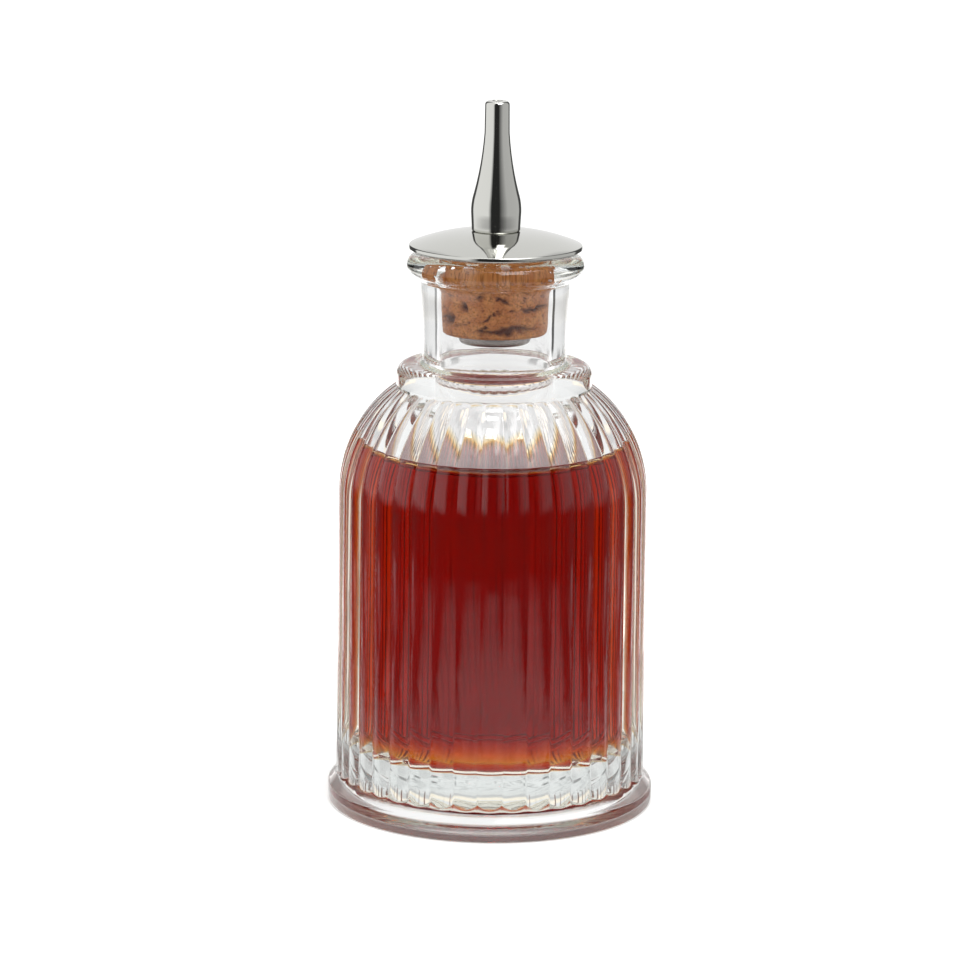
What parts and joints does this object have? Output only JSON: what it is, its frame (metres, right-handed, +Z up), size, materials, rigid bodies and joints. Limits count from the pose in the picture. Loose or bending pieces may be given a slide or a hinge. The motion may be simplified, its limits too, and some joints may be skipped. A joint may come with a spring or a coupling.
{
  "type": "bitters bottle",
  "caption": "Ribbed clear glass bottle of red bitters with a flared foot, a collared neck and a cork stopper carrying a domed metal disc and a tapered dasher spout.",
  "frame": {"origin": "centre of the bottle's foot, on the surface that it stands on", "axes": "+Z up along the bottle's axis, -Y the front, with one glass rib facing it, +X to the right seen from the front"},
  "size_m": [0.062, 0.062, 0.1342],
  "materials": {
    "clear_glass": "gloss",
    "bitters": "gloss",
    "cork": "matte",
    "polished_steel": "polished",
    "satin_steel": "satin"
  },
  "bodies": {
    "bottle": {"glass_bottle": "clear_glass", "bitters_fill": "bitters"},
    "stopper": {"cork_stopper": "cork", "cap_disc": "polished_steel"},
    "spout": {"spout": "polished_steel"},
    "screw": {"hollow_screw": "satin_steel"}
  },
  "joints": [
    {"name": "stopper_lift", "type": "slide", "parent": "bottle", "child": "stopper", "axis": [0, 0, 1], "range_m": [0, 0.035]},
    {"name": "spout_unscrew", "type": "hinge", "parent": "stopper", "child": "spout", "pos_m": [0, 0, 0.1098], "axis": [0, 0, 1], "range_deg": [0, 2160]},
    {"name": "screw_drop", "type": "slide", "parent": "stopper", "child": "screw", "axis": [0, 0, -1], "range_m": [0, 0.0048]}
  ],
  "couplings": [
    {"joint": "spout_unscrew", "follows": "screw_drop", "rad_per_m": 7854}
  ]
}
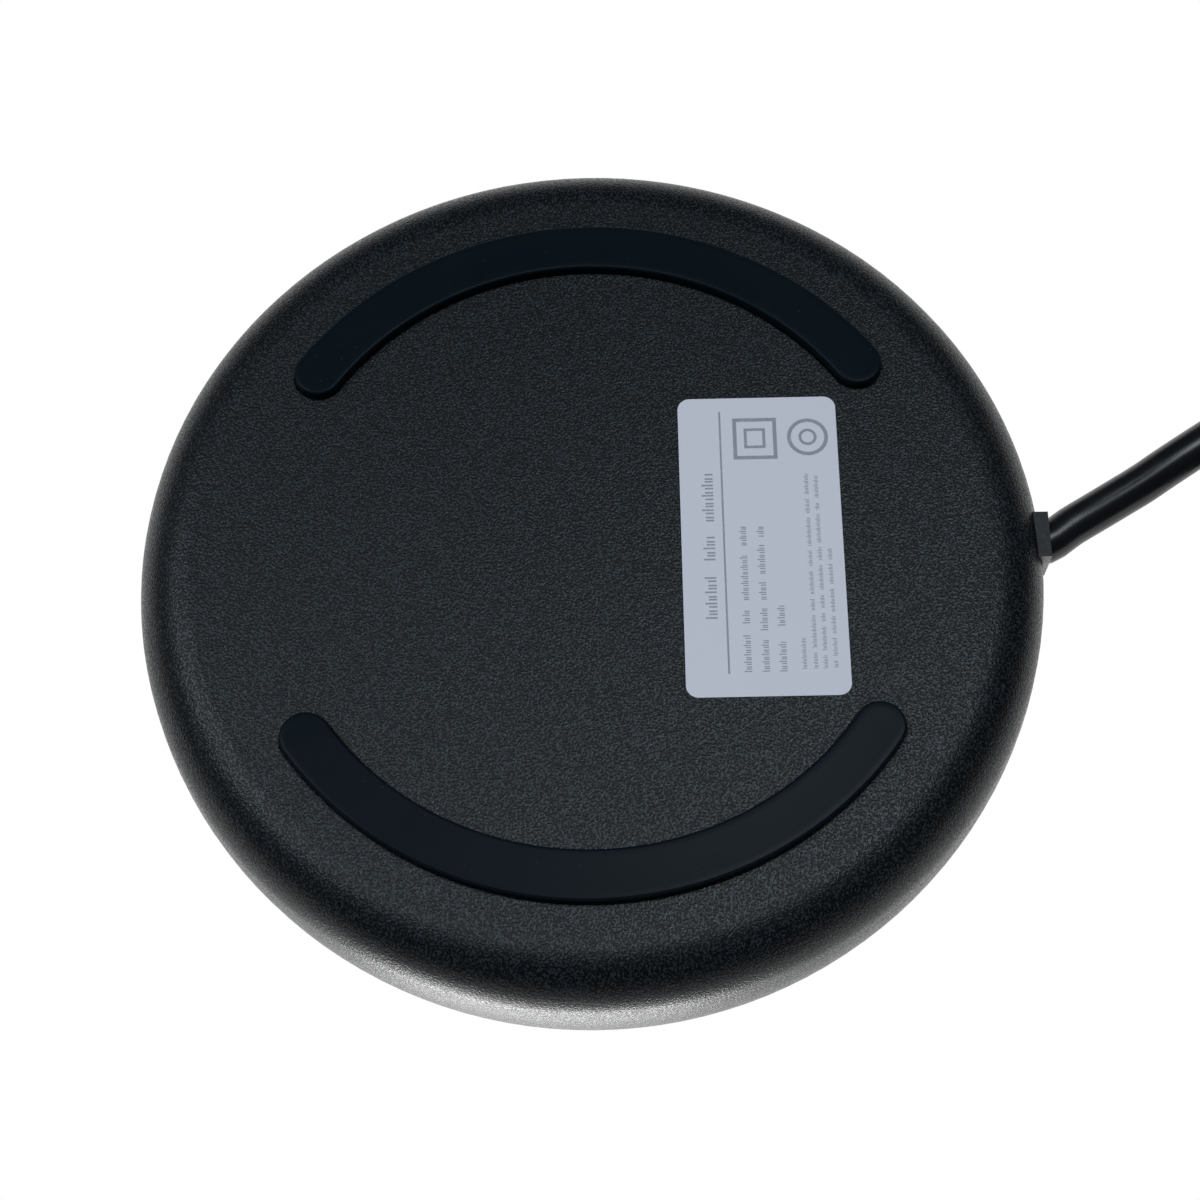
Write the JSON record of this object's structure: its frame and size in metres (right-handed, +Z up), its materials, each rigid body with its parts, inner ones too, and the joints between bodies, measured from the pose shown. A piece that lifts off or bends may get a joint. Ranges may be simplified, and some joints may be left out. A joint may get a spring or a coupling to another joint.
{
  "type": "electric mug warmer",
  "caption": "Low round electric mug warmer: black two-piece case on curved rubber feet, flat heating plate, push buttons, mains cord and plug.",
  "frame": {"origin": "centre of the round case on the surface that its feet stand on", "axes": "+Z up through the heating plate, +Y towards the cord at the back, the buttons at -Y"},
  "size_m": [0.119, 0.2485, 0.028],
  "materials": {
    "case_plastic": "fine spark-erosion texture, satin",
    "foot_rubber": "smooth, slightly glossy",
    "label_film": "printed film, satin",
    "plated_steel": "zinc plated",
    "plate_coating": "coated aluminium, satin black",
    "seal_silicone": "matt",
    "mica": "flaky sheet, satin",
    "heater_film": "etched foil",
    "ceramic_felt": "white ceramic fibre felt",
    "fuse_ceramic": "glazed",
    "probe_copper": "plain copper alloy",
    "button_plastic": "smooth, satin",
    "plunger_plastic": "moulded",
    "switch_plastic": "moulded",
    "lens_plastic": "clear light pipe",
    "led_epoxy": "clear epoxy",
    "board_laminate": "green solder mask",
    "film_capacitor": "moulded box",
    "capacitor_sleeve": "shrink sleeve",
    "package_epoxy": "moulded",
    "mains_insulation": "extruded",
    "heater_insulation": "silicone sleeve",
    "sensor_insulation": "extruded",
    "cord_pvc": "smooth black PVC",
    "bushing_plastic": "moulded nylon",
    "plug_pvc": "moulded PVC",
    "blade_metal": "nickel-washed brass",
    "tie_band": "woven hook-and-loop band"
  },
  "bodies": {
    "case": {"bottom_cover": "case_plastic", "top_cover": "case_plastic", "left_foot": "foot_rubber", "right_foot": "foot_rubber", "rating_label": "label_film", "case_screws": "plated_steel", "heating_plate": "plate_coating", "plate_seal": "seal_silicone", "upper_mica_sheet": "mica", "heating_element": "heater_film", "lower_mica_sheet": "mica", "clamp_plate": "plated_steel", "clamp_nuts": "plated_steel", "insulating_pad": "ceramic_felt", "thermal_fuse": "fuse_ceramic", "temperature_sensor": "probe_copper", "push_switches": "switch_plastic", "indicator_lenses": "lens_plastic", "indicator_leds": "led_epoxy", "control_board": "board_laminate", "board_screws": "plated_steel", "dropper_capacitor": "film_capacitor", "smoothing_capacitor": "capacitor_sleeve", "triac": "package_epoxy", "mains_leads": "mains_insulation", "heater_leads": "heater_insulation", "sensor_leads": "sensor_insulation", "cord_bushing": "bushing_plastic", "cord_inner_end": "cord_pvc", "power_cord": "cord_pvc", "cord_coil": "cord_pvc", "plug_cord": "cord_pvc", "cord_tie": "tie_band", "plug_body": "plug_pvc", "plug_blades": "blade_metal"},
    "power_button": {"power_button": "button_plastic", "power_switch_plunger": "plunger_plastic"},
    "temperature_button": {"temperature_button": "button_plastic", "temperature_switch_plunger": "plunger_plastic"}
  },
  "joints": [
    {"name": "power_button_press", "type": "slide", "parent": "case", "child": "power_button", "axis": [0, 0, -1], "range_m": [0, 0.0006], "stiffness_N_per_m": 800, "springref_m": -0.001},
    {"name": "temperature_button_press", "type": "slide", "parent": "case", "child": "temperature_button", "axis": [0, 0, -1], "range_m": [0, 0.0006], "stiffness_N_per_m": 800, "springref_m": -0.001}
  ]
}
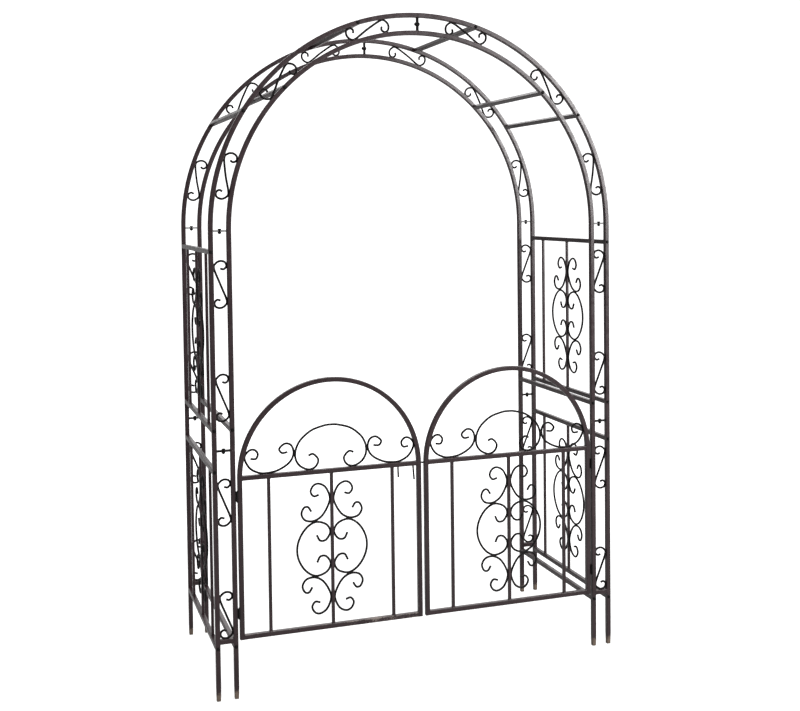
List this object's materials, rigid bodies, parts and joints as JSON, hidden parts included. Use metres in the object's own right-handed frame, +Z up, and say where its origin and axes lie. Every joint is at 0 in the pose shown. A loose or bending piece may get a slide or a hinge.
####################
● **WRITTEN REQUEST**: Restate each entry exactly, skipping none.

● **RESPONSE TO THIS EXERCISE**:
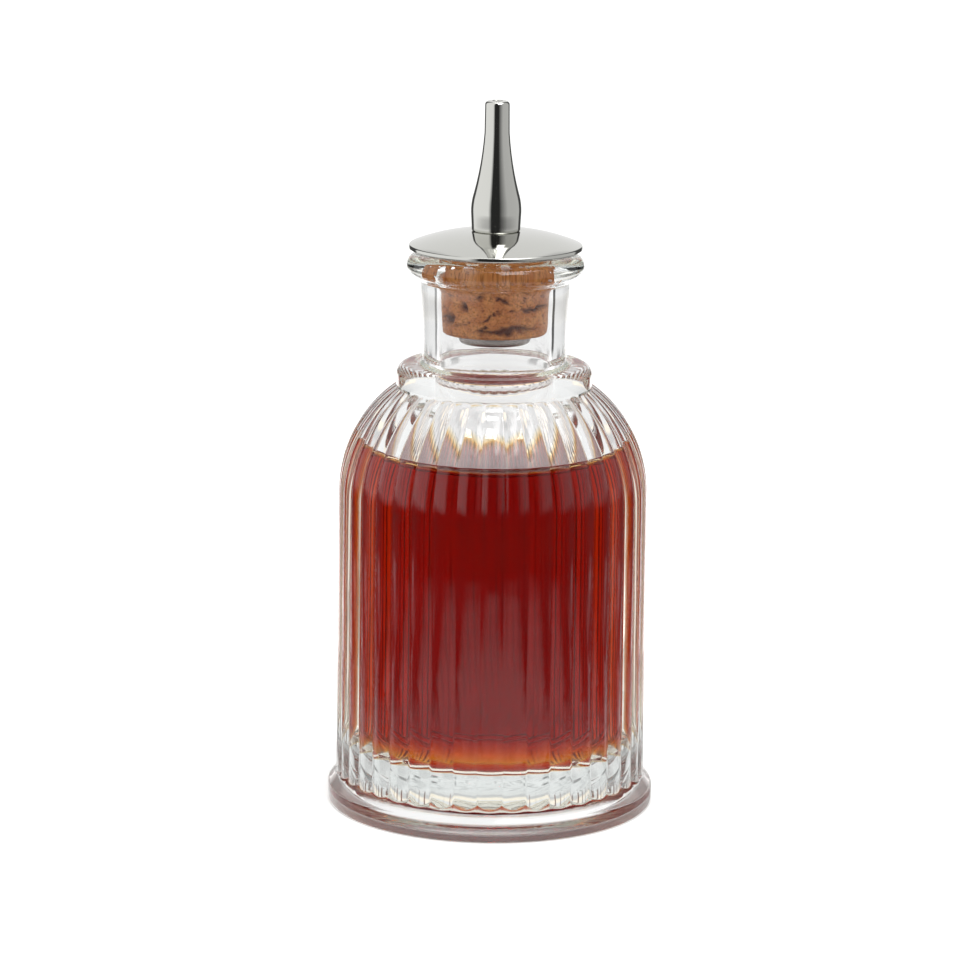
What parts and joints does this object have? Output only JSON: what it is, its frame (metres, right-handed, +Z up), size, materials, rigid bodies and joints. Limits count from the pose in the picture. Loose or bending pieces may be given a slide or a hinge. The motion may be simplified, its limits too, and some joints may be skipped. A joint may come with a spring or a coupling.
{
  "type": "bitters bottle",
  "caption": "Ribbed clear glass bottle of red bitters with a flared foot, a collared neck and a cork stopper carrying a domed metal disc and a tapered dasher spout.",
  "frame": {"origin": "centre of the bottle's foot, on the surface that it stands on", "axes": "+Z up along the bottle's axis, -Y the front, with one glass rib facing it, +X to the right seen from the front"},
  "size_m": [0.062, 0.062, 0.1342],
  "materials": {
    "clear_glass": "gloss",
    "bitters": "gloss",
    "cork": "matte",
    "polished_steel": "polished",
    "satin_steel": "satin"
  },
  "bodies": {
    "bottle": {"glass_bottle": "clear_glass", "bitters_fill": "bitters"},
    "stopper": {"cork_stopper": "cork", "cap_disc": "polished_steel"},
    "spout": {"spout": "polished_steel"},
    "screw": {"hollow_screw": "satin_steel"}
  },
  "joints": [
    {"name": "stopper_lift", "type": "slide", "parent": "bottle", "child": "stopper", "axis": [0, 0, 1], "range_m": [0, 0.035]},
    {"name": "spout_unscrew", "type": "hinge", "parent": "stopper", "child": "spout", "pos_m": [0, 0, 0.1098], "axis": [0, 0, 1], "range_deg": [0, 2160]},
    {"name": "screw_drop", "type": "slide", "parent": "stopper", "child": "screw", "axis": [0, 0, -1], "range_m": [0, 0.0048]}
  ],
  "couplings": [
    {"joint": "spout_unscrew", "follows": "screw_drop", "rad_per_m": 7854}
  ]
}
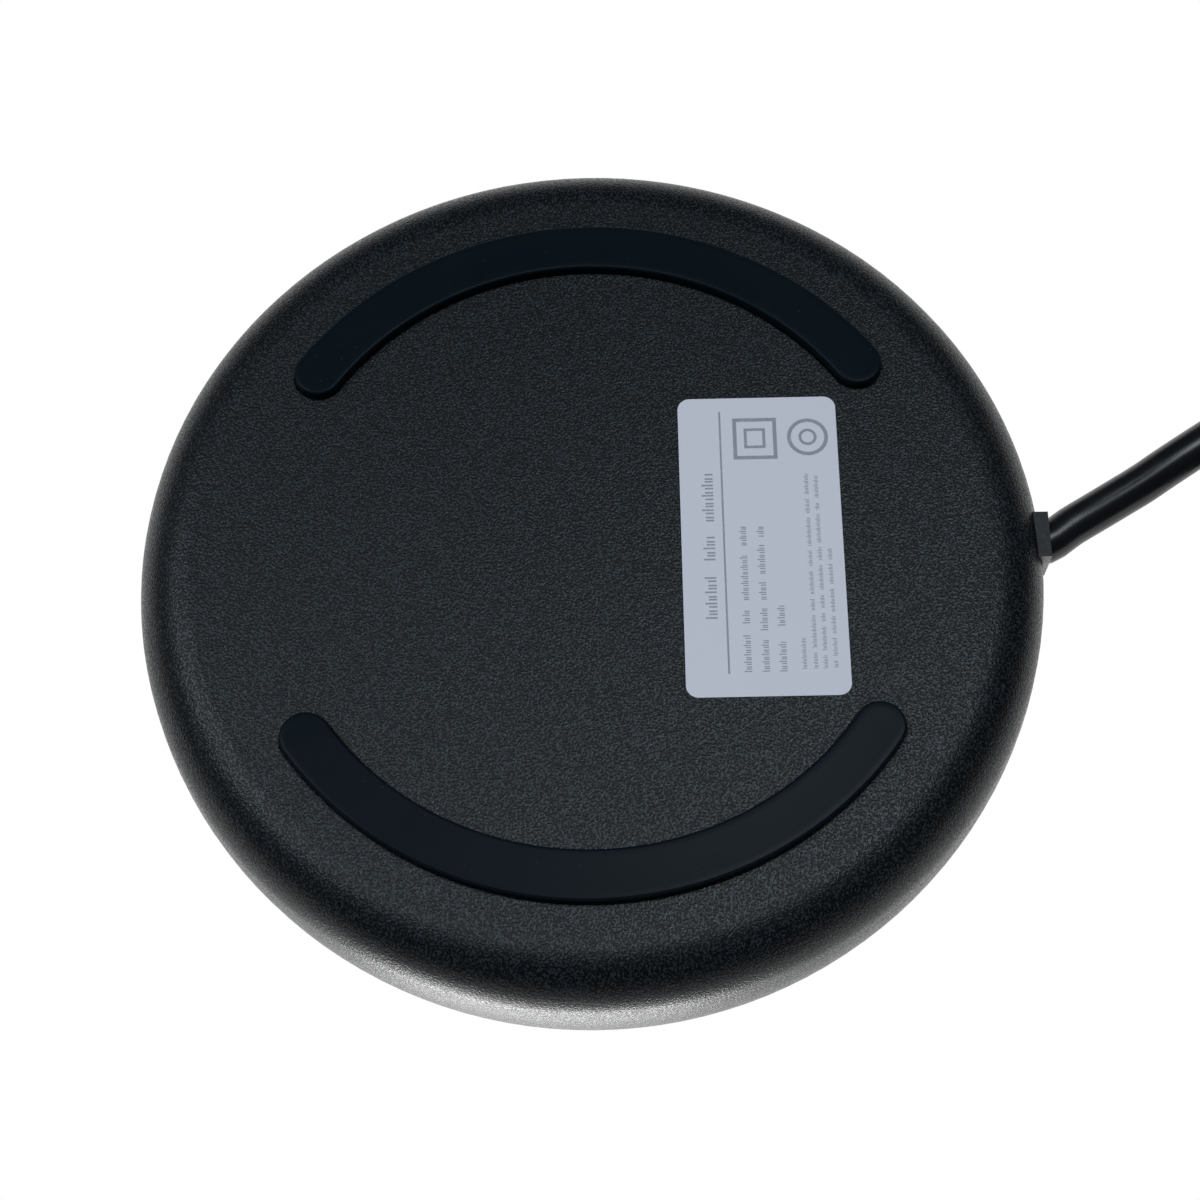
Write the JSON record of this object's structure: its frame and size in metres (right-handed, +Z up), its materials, each rigid body with its parts, inner ones too, and the joints between bodies, measured from the pose shown. A piece that lifts off or bends may get a joint. Ranges may be simplified, and some joints may be left out. A joint may get a spring or a coupling to another joint.
{
  "type": "electric mug warmer",
  "caption": "Low round electric mug warmer: black two-piece case on curved rubber feet, flat heating plate, push buttons, mains cord and plug.",
  "frame": {"origin": "centre of the round case on the surface that its feet stand on", "axes": "+Z up through the heating plate, +Y towards the cord at the back, the buttons at -Y"},
  "size_m": [0.119, 0.2485, 0.028],
  "materials": {
    "case_plastic": "fine spark-erosion texture, satin",
    "foot_rubber": "smooth, slightly glossy",
    "label_film": "printed film, satin",
    "plated_steel": "zinc plated",
    "plate_coating": "coated aluminium, satin black",
    "seal_silicone": "matt",
    "mica": "flaky sheet, satin",
    "heater_film": "etched foil",
    "ceramic_felt": "white ceramic fibre felt",
    "fuse_ceramic": "glazed",
    "probe_copper": "plain copper alloy",
    "button_plastic": "smooth, satin",
    "plunger_plastic": "moulded",
    "switch_plastic": "moulded",
    "lens_plastic": "clear light pipe",
    "led_epoxy": "clear epoxy",
    "board_laminate": "green solder mask",
    "film_capacitor": "moulded box",
    "capacitor_sleeve": "shrink sleeve",
    "package_epoxy": "moulded",
    "mains_insulation": "extruded",
    "heater_insulation": "silicone sleeve",
    "sensor_insulation": "extruded",
    "cord_pvc": "smooth black PVC",
    "bushing_plastic": "moulded nylon",
    "plug_pvc": "moulded PVC",
    "blade_metal": "nickel-washed brass",
    "tie_band": "woven hook-and-loop band"
  },
  "bodies": {
    "case": {"bottom_cover": "case_plastic", "top_cover": "case_plastic", "left_foot": "foot_rubber", "right_foot": "foot_rubber", "rating_label": "label_film", "case_screws": "plated_steel", "heating_plate": "plate_coating", "plate_seal": "seal_silicone", "upper_mica_sheet": "mica", "heating_element": "heater_film", "lower_mica_sheet": "mica", "clamp_plate": "plated_steel", "clamp_nuts": "plated_steel", "insulating_pad": "ceramic_felt", "thermal_fuse": "fuse_ceramic", "temperature_sensor": "probe_copper", "push_switches": "switch_plastic", "indicator_lenses": "lens_plastic", "indicator_leds": "led_epoxy", "control_board": "board_laminate", "board_screws": "plated_steel", "dropper_capacitor": "film_capacitor", "smoothing_capacitor": "capacitor_sleeve", "triac": "package_epoxy", "mains_leads": "mains_insulation", "heater_leads": "heater_insulation", "sensor_leads": "sensor_insulation", "cord_bushing": "bushing_plastic", "cord_inner_end": "cord_pvc", "power_cord": "cord_pvc", "cord_coil": "cord_pvc", "plug_cord": "cord_pvc", "cord_tie": "tie_band", "plug_body": "plug_pvc", "plug_blades": "blade_metal"},
    "power_button": {"power_button": "button_plastic", "power_switch_plunger": "plunger_plastic"},
    "temperature_button": {"temperature_button": "button_plastic", "temperature_switch_plunger": "plunger_plastic"}
  },
  "joints": [
    {"name": "power_button_press", "type": "slide", "parent": "case", "child": "power_button", "axis": [0, 0, -1], "range_m": [0, 0.0006], "stiffness_N_per_m": 800, "springref_m": -0.001},
    {"name": "temperature_button_press", "type": "slide", "parent": "case", "child": "temperature_button", "axis": [0, 0, -1], "range_m": [0, 0.0006], "stiffness_N_per_m": 800, "springref_m": -0.001}
  ]
}
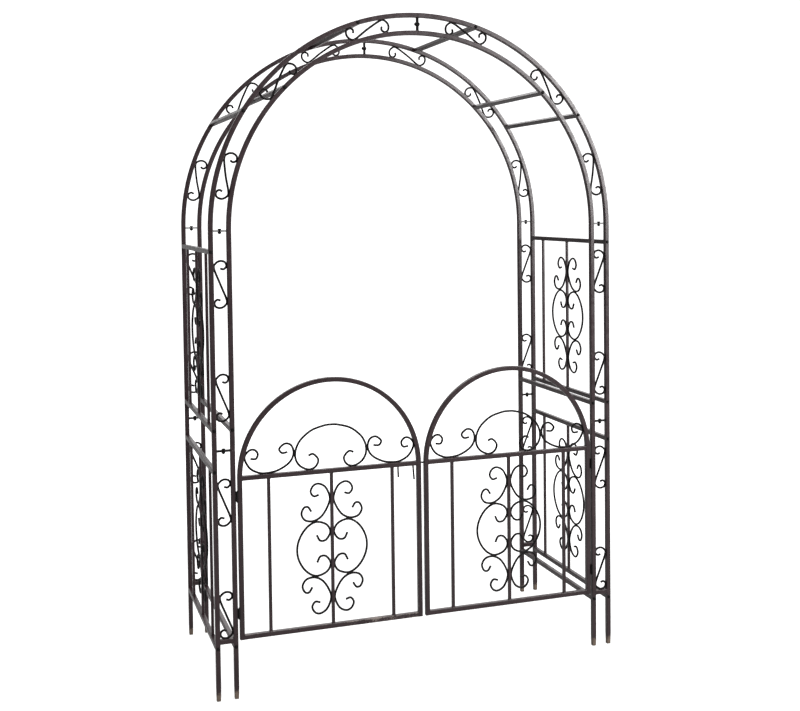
List this object's materials, rigid bodies, parts and joints as JSON, hidden parts included. Use metres in the object's own right-handed frame, +Z up, and say where its origin and axes lie. Every joint is at 0 in the pose shown. A loose or bending piece may get a slide or a hinge.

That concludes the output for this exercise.